* THE INPUT:
begin
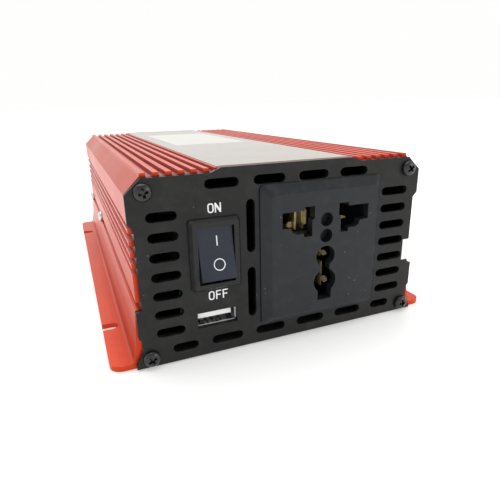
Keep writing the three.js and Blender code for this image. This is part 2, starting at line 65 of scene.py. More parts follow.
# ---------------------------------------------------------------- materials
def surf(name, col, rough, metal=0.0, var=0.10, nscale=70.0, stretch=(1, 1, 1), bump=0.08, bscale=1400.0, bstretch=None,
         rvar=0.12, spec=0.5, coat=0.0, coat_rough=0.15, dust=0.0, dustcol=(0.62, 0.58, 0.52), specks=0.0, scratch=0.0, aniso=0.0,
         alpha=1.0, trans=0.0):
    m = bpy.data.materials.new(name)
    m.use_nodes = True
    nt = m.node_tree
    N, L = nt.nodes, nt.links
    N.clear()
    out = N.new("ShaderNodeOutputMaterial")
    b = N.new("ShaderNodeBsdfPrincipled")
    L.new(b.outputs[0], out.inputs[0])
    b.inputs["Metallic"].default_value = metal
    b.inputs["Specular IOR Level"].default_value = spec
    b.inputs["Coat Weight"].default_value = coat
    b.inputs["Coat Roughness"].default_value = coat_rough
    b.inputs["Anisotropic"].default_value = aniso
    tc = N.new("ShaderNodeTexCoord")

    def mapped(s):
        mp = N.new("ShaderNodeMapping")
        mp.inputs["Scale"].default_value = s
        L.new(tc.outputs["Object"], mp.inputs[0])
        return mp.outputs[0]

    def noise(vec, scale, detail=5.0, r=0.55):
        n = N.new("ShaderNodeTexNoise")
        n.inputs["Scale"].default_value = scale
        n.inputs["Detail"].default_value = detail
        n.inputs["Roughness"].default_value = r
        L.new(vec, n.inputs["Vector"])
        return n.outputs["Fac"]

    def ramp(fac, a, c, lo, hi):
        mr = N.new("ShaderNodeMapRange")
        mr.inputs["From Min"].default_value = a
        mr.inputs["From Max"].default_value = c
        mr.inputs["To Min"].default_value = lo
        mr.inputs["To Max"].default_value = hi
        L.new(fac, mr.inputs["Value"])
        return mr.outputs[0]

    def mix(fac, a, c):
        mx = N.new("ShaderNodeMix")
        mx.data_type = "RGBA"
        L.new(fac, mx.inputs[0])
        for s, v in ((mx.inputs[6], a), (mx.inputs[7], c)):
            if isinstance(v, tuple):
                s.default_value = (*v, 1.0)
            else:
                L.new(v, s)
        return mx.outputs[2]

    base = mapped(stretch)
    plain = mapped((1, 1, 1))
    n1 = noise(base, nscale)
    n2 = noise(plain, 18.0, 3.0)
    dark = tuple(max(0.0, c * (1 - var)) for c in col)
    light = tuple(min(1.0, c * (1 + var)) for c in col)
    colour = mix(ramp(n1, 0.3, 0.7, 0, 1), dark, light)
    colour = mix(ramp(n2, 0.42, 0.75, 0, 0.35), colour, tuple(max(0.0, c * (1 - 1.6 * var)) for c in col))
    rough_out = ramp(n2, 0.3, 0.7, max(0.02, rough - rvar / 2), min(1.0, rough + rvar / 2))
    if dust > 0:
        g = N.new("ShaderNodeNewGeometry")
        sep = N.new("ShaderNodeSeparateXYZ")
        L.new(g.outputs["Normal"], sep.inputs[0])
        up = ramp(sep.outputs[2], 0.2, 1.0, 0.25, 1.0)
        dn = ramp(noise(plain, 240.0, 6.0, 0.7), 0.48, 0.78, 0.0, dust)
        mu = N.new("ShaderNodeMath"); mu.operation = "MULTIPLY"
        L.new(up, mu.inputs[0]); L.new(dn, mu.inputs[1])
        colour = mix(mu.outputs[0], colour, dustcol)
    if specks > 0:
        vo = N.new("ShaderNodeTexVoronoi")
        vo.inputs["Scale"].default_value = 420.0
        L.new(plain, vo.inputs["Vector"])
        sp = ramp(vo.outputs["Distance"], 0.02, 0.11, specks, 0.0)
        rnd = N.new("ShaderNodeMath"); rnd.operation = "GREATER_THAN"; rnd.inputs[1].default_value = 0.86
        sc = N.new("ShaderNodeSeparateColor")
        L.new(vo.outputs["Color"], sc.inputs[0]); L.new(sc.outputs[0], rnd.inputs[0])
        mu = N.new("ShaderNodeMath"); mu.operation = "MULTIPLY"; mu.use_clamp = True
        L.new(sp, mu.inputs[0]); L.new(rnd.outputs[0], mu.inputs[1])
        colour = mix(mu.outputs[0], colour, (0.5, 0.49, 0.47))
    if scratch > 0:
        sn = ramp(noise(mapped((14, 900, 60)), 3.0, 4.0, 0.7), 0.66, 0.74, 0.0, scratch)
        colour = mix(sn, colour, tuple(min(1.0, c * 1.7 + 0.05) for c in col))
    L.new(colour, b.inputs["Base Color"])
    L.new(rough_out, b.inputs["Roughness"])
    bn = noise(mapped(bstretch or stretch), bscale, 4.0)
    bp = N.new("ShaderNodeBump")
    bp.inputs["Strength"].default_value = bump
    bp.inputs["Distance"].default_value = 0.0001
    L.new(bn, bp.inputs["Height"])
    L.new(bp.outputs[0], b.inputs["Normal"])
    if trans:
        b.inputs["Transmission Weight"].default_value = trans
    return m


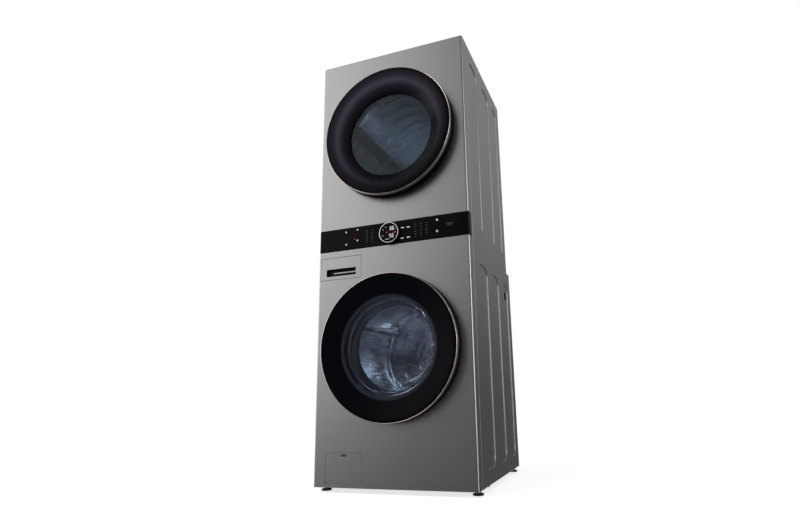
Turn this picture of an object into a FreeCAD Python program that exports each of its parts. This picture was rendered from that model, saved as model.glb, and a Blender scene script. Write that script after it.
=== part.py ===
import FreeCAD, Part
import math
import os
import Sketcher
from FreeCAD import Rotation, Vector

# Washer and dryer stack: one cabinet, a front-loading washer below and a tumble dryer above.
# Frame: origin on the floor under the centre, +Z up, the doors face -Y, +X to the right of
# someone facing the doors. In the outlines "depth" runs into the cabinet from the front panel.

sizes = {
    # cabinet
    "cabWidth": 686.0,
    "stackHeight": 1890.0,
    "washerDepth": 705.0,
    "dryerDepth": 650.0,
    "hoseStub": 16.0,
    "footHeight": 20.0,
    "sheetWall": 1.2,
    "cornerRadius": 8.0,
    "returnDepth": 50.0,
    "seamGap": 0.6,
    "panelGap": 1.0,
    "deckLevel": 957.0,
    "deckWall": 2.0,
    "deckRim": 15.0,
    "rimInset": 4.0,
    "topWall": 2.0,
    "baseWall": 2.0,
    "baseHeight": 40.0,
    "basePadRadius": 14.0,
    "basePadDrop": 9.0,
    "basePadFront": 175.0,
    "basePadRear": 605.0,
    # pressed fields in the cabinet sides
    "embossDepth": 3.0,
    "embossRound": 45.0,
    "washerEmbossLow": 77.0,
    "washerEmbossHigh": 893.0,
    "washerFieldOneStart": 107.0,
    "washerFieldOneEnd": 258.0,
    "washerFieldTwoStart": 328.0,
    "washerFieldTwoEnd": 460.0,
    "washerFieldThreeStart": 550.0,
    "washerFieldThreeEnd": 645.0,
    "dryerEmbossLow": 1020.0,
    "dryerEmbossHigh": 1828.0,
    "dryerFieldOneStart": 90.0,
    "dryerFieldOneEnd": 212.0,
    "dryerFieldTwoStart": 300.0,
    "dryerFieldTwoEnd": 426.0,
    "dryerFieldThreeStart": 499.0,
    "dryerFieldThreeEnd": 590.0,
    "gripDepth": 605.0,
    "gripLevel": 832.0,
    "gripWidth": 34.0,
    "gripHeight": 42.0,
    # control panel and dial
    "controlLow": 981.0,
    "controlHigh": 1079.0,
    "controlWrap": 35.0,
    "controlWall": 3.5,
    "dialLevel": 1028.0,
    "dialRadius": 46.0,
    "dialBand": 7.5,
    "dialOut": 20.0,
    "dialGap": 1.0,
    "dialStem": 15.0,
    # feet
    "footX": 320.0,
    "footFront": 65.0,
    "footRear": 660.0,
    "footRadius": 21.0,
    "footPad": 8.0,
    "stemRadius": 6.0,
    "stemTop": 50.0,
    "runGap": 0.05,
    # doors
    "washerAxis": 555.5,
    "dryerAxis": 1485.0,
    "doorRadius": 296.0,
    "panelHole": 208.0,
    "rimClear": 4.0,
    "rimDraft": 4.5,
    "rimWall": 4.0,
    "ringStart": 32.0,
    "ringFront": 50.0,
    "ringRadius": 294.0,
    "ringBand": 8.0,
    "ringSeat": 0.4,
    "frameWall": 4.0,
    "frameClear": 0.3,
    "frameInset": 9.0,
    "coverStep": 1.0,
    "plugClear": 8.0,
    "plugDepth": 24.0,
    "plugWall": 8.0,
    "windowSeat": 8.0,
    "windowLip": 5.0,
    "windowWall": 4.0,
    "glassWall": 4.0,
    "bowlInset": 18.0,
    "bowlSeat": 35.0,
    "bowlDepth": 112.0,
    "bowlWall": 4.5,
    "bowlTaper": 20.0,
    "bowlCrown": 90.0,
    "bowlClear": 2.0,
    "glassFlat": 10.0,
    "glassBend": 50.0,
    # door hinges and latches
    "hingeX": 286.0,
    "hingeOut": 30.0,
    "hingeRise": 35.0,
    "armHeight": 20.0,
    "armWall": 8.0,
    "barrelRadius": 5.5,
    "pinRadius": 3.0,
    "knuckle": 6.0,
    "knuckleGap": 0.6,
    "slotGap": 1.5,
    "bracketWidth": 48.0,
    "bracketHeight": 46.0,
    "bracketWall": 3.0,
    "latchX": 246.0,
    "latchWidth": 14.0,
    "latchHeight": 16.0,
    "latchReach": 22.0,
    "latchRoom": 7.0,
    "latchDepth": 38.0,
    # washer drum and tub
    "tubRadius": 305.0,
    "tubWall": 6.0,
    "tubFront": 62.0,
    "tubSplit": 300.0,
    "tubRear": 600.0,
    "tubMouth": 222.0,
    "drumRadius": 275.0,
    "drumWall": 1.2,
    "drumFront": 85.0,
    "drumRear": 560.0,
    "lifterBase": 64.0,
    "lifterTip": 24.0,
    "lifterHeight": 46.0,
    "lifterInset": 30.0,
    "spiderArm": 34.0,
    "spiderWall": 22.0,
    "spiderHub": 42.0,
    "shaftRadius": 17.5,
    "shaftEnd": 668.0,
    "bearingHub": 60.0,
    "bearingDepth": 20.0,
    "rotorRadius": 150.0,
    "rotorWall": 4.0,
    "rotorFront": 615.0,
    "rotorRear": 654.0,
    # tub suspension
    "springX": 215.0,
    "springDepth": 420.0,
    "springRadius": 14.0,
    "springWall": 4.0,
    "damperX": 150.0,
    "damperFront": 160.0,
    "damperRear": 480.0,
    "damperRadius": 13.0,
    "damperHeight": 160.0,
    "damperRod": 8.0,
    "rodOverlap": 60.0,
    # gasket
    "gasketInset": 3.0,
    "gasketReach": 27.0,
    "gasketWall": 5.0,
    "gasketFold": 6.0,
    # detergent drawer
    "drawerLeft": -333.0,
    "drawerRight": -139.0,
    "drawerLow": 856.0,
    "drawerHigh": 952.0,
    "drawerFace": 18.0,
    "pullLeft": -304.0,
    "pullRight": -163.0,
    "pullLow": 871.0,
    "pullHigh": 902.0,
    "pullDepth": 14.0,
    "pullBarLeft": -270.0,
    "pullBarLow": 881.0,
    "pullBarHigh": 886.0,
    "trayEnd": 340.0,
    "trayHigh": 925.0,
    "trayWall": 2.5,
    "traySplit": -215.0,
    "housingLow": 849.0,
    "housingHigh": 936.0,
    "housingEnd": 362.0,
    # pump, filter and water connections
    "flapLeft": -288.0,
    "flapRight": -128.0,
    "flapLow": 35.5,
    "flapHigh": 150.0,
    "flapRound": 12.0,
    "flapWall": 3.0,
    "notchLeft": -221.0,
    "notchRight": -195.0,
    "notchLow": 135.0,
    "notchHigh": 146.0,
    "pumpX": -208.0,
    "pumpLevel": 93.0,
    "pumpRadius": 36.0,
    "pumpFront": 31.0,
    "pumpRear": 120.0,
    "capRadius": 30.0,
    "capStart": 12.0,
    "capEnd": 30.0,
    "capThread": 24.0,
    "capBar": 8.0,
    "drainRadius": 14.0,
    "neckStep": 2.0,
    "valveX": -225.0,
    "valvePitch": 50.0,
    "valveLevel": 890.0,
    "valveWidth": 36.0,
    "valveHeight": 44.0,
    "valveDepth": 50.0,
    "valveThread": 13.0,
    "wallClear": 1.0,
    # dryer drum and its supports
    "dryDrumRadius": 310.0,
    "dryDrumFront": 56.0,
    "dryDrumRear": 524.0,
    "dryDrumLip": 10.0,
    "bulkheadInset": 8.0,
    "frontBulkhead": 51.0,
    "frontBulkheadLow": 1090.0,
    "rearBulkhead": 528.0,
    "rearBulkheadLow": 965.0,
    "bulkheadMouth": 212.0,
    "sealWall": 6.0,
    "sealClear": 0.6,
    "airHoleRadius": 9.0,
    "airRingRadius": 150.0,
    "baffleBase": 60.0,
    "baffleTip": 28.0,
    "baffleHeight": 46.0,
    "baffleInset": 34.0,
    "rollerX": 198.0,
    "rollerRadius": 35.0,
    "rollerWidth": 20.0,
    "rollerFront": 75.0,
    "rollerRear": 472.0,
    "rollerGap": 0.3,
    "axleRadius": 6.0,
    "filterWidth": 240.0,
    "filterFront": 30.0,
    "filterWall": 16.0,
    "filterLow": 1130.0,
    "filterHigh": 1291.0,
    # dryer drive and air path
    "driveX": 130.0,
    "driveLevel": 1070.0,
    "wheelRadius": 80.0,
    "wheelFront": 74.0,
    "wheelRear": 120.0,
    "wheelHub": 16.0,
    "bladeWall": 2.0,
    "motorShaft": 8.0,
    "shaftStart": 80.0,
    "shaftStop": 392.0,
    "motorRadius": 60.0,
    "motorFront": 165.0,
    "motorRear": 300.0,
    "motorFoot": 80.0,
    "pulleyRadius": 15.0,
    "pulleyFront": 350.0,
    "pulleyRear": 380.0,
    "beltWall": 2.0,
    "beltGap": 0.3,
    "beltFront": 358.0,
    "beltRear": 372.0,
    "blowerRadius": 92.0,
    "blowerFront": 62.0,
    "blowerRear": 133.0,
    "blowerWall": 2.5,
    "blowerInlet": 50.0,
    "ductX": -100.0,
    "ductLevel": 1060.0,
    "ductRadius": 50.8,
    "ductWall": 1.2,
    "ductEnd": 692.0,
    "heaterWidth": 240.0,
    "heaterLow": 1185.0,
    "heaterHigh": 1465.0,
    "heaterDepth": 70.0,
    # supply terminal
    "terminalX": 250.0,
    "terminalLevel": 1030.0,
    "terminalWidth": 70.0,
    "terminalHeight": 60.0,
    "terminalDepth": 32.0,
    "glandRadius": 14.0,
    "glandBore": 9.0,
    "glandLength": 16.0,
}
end
* PROBLEM: Give only the number of lines in the material above where the string "Blender" appears.

* WRITTEN RESPONSE: 2